I’ve been drawing online comic strips for a long time now, in Internet time, and I’ve learned a couple of things. One is that the traditional daily gag strip is possibly the most difficult form of sequential art to master. It’s easy enough to do, devilishly hard to do well. There’s a reason so many contemporary comics creators are falling over each other to praise Richard Thompson’s Cul de Sac, one of the very rare recent newspaper strips that goes beyond competency and into greatness. Another is that, especially in daily strips, simplicity is beauty. The longer you work in comics, I think, the more you get to appreciate a clean line and a simple joke done well.
Dana Simpson has been drawing online comic strips even longer than I have—since 1997, when she debuted Ozy and Millie, her gently satirical strip about two fox children. I get the impression that she’s learned the same things I have, and more. She’s mastered the form, and her current strip, Heavenly Nostrils, is one of the best comic strips running today, on- or offline. It runs on GoComics.com, alongside syndicated newspaper comics, and shows them all how it’s done.
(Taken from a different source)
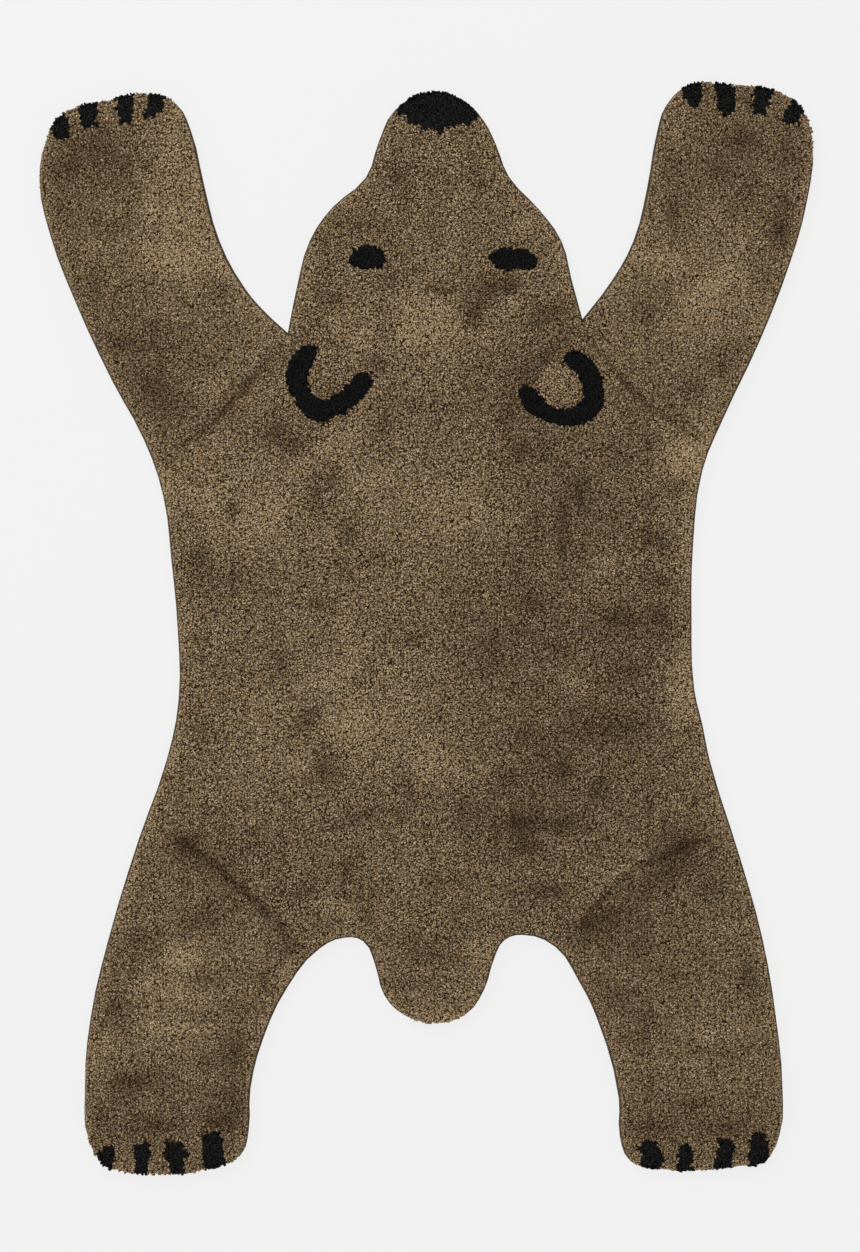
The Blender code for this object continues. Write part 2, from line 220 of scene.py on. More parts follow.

Freckled, gap-toothed Phoebe is a smart but basically normal nine-year-old, except that she happens to be best friends with a unicorn named Marigold Heavenly Nostrils. There’s more than a touch of Calvin and Hobbes in this setup, but the strip makes no bones about Marigold’s reality: she’s very much real, and other people can see her, although thanks to her magical Shield of Boringness they don’t freak out unless she wants them to. Phoebe is sweet, awkward, and nerdy, Marigold self-centered and arrogant, but a girl will put up with a lot to be friends with a unicorn.
In addition to drawing webcomics, Simpson is a big wheel in My Little Pony fandom, where she’s in demand as a pony illustrator. It’s easy to see the MLP influence bleed into the treatment of unicorns and other mythical creatures in Heavenly Nostrils, especially when Phoebe sometimes plays with “Pastel Unicorn” toys (and, in a couple of strips, makes none-too-veiled comments on issues of enormous importance in MLP fandom). Her art is not My Little Pony-like but does have a similar crisp mid-century graphic sensibility: cute characters with suggestions of Ward Kimball or Mary Blair. But an even more direct influence is Peter S. Beagle’s beloved novel The Last Unicorn. Like Beagle’s unicorn, Marigold is a narcissist, but why shouldn’t she be? After all, as she helpfully points out, she’s a unicorn. When you’re the embodiment of love and magic and wonder, you can afford to be full of yourself.

For its first year, Heavenly Nostrils was essentially the Phoebe and Marigold Show. Now in its second year, it’s begun to branch out and develop an extended cast. Most interesting are Phoebe’s nerdy parents; her dad is a beardy guy with strong opinions on video games and her mom is a painter who geeks out over art supplies. The trope of parents who are more immature than their child is as old as situation comedy, but making Phoebe’s parents modern-day arrested adolescents is a nice update on the idea. We’ve also met other unicorns (Marigold’s less glamorous sister is named Florence Unfortunate Nostrils), a few monsters, and some of Phoebe’s classmates, including her charmingly dorky crush. That said, Simpson seems to be in no danger of running out of jokes about little girls and unicorns hanging out together.
In a healthier print industry, Heavenly Nostrils could be an enormously successful syndicated strip; Simpson’s art is bright and polished, published in black and white with color Sundays, and the week-long storylines and clever all-ages humor feel like a modern reinvention of the best newspaper comics of the 1990s.